YOUR GOAL:
Give the data below again, word for word.
* begin MATERIAL FOR THIS TASK *
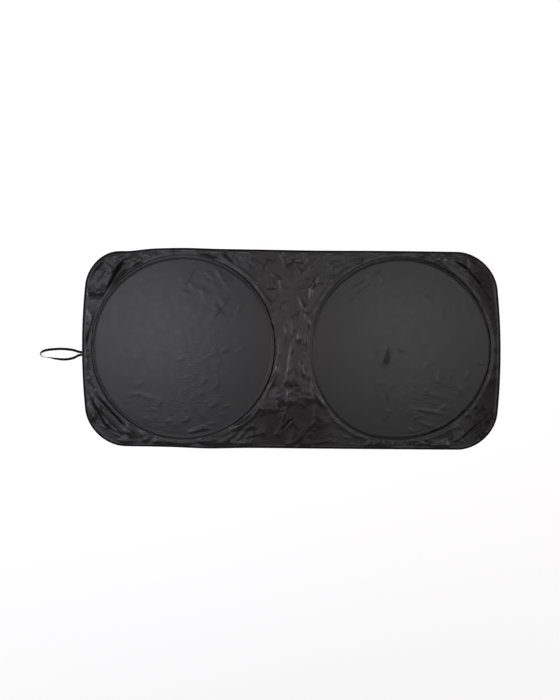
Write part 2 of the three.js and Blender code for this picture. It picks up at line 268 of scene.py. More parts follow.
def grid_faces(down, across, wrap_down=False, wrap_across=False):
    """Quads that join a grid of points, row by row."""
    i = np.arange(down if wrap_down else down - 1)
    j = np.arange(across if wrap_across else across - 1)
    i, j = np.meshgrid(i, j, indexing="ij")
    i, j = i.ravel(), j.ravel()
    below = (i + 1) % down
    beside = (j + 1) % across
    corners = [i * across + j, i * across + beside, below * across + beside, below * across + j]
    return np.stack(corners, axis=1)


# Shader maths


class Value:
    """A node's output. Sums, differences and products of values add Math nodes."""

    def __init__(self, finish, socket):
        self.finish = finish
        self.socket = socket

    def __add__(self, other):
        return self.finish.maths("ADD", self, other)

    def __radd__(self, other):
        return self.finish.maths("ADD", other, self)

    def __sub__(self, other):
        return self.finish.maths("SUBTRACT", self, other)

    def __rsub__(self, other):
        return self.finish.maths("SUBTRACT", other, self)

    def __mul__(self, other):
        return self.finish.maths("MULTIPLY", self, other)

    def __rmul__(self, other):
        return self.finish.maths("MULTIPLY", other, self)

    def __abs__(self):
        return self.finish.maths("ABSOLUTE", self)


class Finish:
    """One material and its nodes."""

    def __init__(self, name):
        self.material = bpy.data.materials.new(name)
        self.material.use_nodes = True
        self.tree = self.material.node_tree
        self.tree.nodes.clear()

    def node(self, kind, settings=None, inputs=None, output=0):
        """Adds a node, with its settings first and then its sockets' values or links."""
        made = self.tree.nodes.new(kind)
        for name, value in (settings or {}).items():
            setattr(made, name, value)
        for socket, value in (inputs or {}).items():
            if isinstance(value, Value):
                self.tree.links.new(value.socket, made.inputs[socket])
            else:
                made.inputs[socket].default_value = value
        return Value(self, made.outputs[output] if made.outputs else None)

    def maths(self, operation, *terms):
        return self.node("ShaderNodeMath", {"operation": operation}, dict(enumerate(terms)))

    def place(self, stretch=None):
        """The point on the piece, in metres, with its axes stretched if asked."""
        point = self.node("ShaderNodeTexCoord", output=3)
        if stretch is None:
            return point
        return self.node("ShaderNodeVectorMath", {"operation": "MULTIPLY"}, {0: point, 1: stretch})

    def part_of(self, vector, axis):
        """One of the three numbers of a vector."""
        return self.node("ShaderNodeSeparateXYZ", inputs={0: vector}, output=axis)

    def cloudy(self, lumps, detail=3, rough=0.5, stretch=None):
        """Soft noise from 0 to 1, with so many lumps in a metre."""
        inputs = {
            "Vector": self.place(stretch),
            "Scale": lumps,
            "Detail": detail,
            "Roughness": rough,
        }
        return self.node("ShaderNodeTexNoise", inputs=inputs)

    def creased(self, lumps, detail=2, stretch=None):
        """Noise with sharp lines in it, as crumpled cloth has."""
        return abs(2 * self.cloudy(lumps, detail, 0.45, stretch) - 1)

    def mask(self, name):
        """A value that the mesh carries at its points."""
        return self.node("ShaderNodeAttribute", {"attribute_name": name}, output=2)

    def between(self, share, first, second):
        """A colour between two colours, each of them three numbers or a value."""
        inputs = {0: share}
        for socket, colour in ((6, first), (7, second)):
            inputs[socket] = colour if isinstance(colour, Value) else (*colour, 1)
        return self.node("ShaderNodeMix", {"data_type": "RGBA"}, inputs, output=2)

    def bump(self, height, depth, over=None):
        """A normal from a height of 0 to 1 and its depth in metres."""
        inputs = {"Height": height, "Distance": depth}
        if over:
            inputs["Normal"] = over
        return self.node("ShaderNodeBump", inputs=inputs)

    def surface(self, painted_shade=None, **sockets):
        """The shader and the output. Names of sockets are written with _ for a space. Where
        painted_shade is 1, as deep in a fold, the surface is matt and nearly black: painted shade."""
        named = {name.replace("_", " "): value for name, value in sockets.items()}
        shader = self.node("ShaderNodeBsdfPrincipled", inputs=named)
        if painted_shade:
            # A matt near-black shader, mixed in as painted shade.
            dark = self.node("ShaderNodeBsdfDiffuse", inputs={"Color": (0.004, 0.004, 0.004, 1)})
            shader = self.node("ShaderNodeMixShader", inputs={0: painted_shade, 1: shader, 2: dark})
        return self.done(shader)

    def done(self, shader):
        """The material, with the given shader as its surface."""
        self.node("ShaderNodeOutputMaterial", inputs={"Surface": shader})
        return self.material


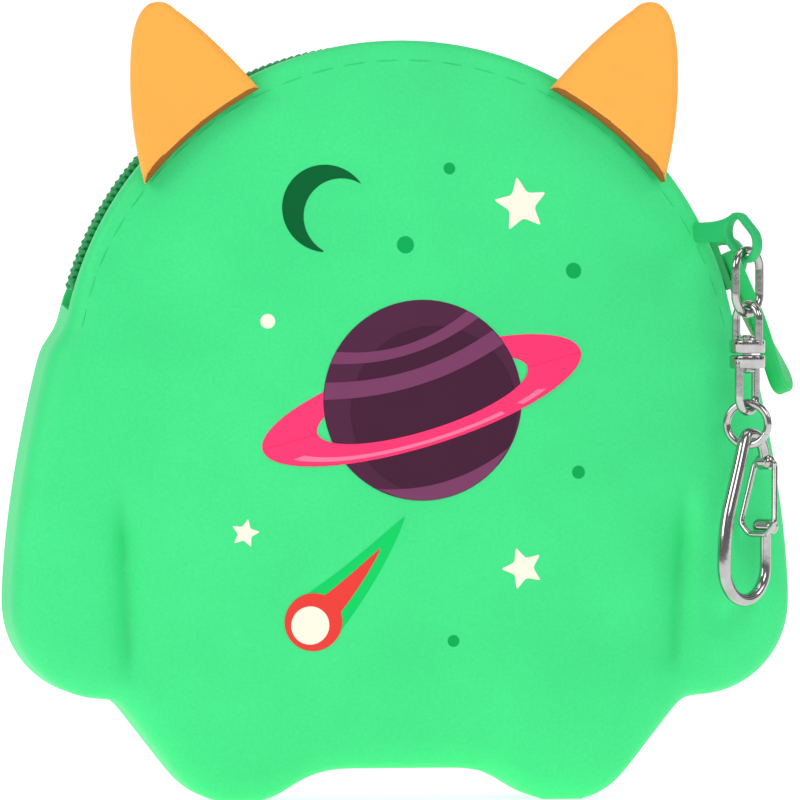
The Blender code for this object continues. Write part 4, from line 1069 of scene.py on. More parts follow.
* end MATERIAL FOR THIS TASK *
THE RESULT:
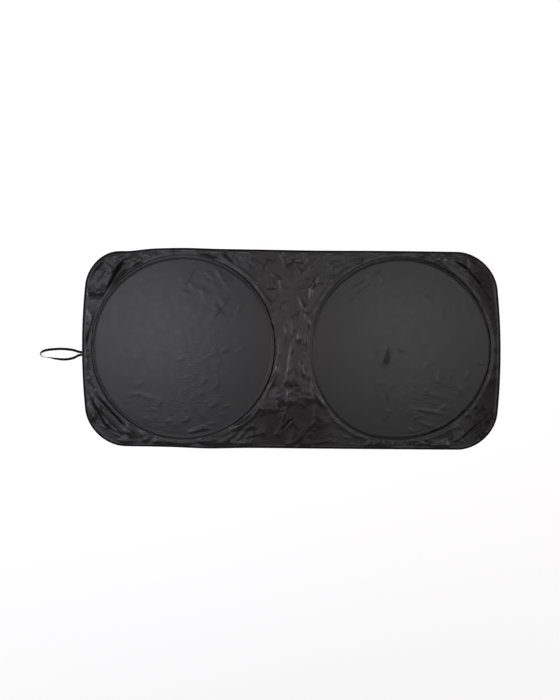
Write part 2 of the three.js and Blender code for this picture. It picks up at line 268 of scene.py. More parts follow.
def grid_faces(down, across, wrap_down=False, wrap_across=False):
    """Quads that join a grid of points, row by row."""
    i = np.arange(down if wrap_down else down - 1)
    j = np.arange(across if wrap_across else across - 1)
    i, j = np.meshgrid(i, j, indexing="ij")
    i, j = i.ravel(), j.ravel()
    below = (i + 1) % down
    beside = (j + 1) % across
    corners = [i * across + j, i * across + beside, below * across + beside, below * across + j]
    return np.stack(corners, axis=1)


# Shader maths


class Value:
    """A node's output. Sums, differences and products of values add Math nodes."""

    def __init__(self, finish, socket):
        self.finish = finish
        self.socket = socket

    def __add__(self, other):
        return self.finish.maths("ADD", self, other)

    def __radd__(self, other):
        return self.finish.maths("ADD", other, self)

    def __sub__(self, other):
        return self.finish.maths("SUBTRACT", self, other)

    def __rsub__(self, other):
        return self.finish.maths("SUBTRACT", other, self)

    def __mul__(self, other):
        return self.finish.maths("MULTIPLY", self, other)

    def __rmul__(self, other):
        return self.finish.maths("MULTIPLY", other, self)

    def __abs__(self):
        return self.finish.maths("ABSOLUTE", self)


class Finish:
    """One material and its nodes."""

    def __init__(self, name):
        self.material = bpy.data.materials.new(name)
        self.material.use_nodes = True
        self.tree = self.material.node_tree
        self.tree.nodes.clear()

    def node(self, kind, settings=None, inputs=None, output=0):
        """Adds a node, with its settings first and then its sockets' values or links."""
        made = self.tree.nodes.new(kind)
        for name, value in (settings or {}).items():
            setattr(made, name, value)
        for socket, value in (inputs or {}).items():
            if isinstance(value, Value):
                self.tree.links.new(value.socket, made.inputs[socket])
            else:
                made.inputs[socket].default_value = value
        return Value(self, made.outputs[output] if made.outputs else None)

    def maths(self, operation, *terms):
        return self.node("ShaderNodeMath", {"operation": operation}, dict(enumerate(terms)))

    def place(self, stretch=None):
        """The point on the piece, in metres, with its axes stretched if asked."""
        point = self.node("ShaderNodeTexCoord", output=3)
        if stretch is None:
            return point
        return self.node("ShaderNodeVectorMath", {"operation": "MULTIPLY"}, {0: point, 1: stretch})

    def part_of(self, vector, axis):
        """One of the three numbers of a vector."""
        return self.node("ShaderNodeSeparateXYZ", inputs={0: vector}, output=axis)

    def cloudy(self, lumps, detail=3, rough=0.5, stretch=None):
        """Soft noise from 0 to 1, with so many lumps in a metre."""
        inputs = {
            "Vector": self.place(stretch),
            "Scale": lumps,
            "Detail": detail,
            "Roughness": rough,
        }
        return self.node("ShaderNodeTexNoise", inputs=inputs)

    def creased(self, lumps, detail=2, stretch=None):
        """Noise with sharp lines in it, as crumpled cloth has."""
        return abs(2 * self.cloudy(lumps, detail, 0.45, stretch) - 1)

    def mask(self, name):
        """A value that the mesh carries at its points."""
        return self.node("ShaderNodeAttribute", {"attribute_name": name}, output=2)

    def between(self, share, first, second):
        """A colour between two colours, each of them three numbers or a value."""
        inputs = {0: share}
        for socket, colour in ((6, first), (7, second)):
            inputs[socket] = colour if isinstance(colour, Value) else (*colour, 1)
        return self.node("ShaderNodeMix", {"data_type": "RGBA"}, inputs, output=2)

    def bump(self, height, depth, over=None):
        """A normal from a height of 0 to 1 and its depth in metres."""
        inputs = {"Height": height, "Distance": depth}
        if over:
            inputs["Normal"] = over
        return self.node("ShaderNodeBump", inputs=inputs)

    def surface(self, painted_shade=None, **sockets):
        """The shader and the output. Names of sockets are written with _ for a space. Where
        painted_shade is 1, as deep in a fold, the surface is matt and nearly black: painted shade."""
        named = {name.replace("_", " "): value for name, value in sockets.items()}
        shader = self.node("ShaderNodeBsdfPrincipled", inputs=named)
        if painted_shade:
            # A matt near-black shader, mixed in as painted shade.
            dark = self.node("ShaderNodeBsdfDiffuse", inputs={"Color": (0.004, 0.004, 0.004, 1)})
            shader = self.node("ShaderNodeMixShader", inputs={0: painted_shade, 1: shader, 2: dark})
        return self.done(shader)

    def done(self, shader):
        """The material, with the given shader as its surface."""
        self.node("ShaderNodeOutputMaterial", inputs={"Surface": shader})
        return self.material


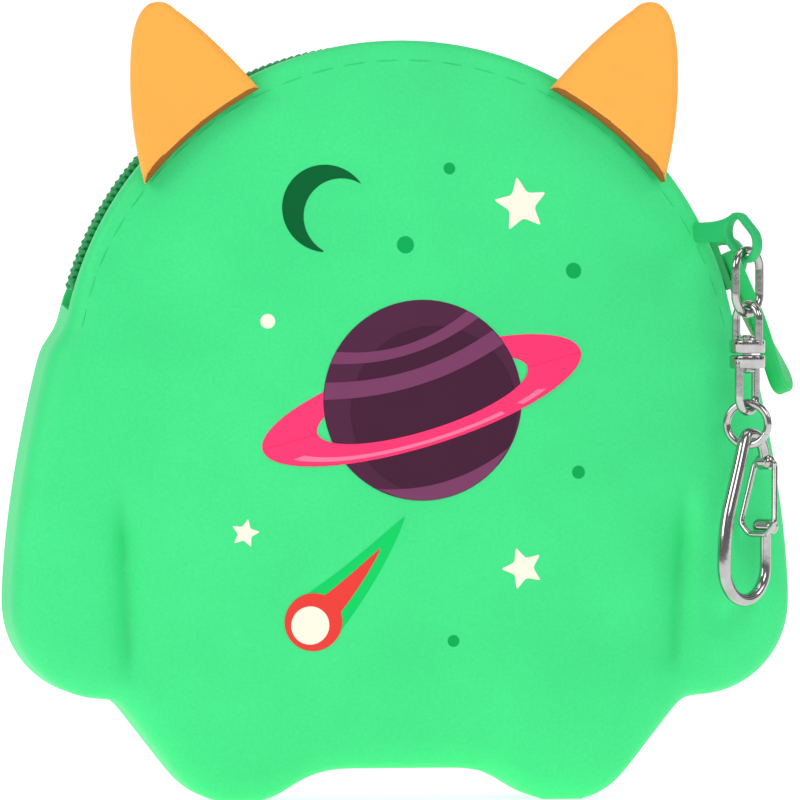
The Blender code for this object continues. Write part 4, from line 1069 of scene.py on. More parts follow.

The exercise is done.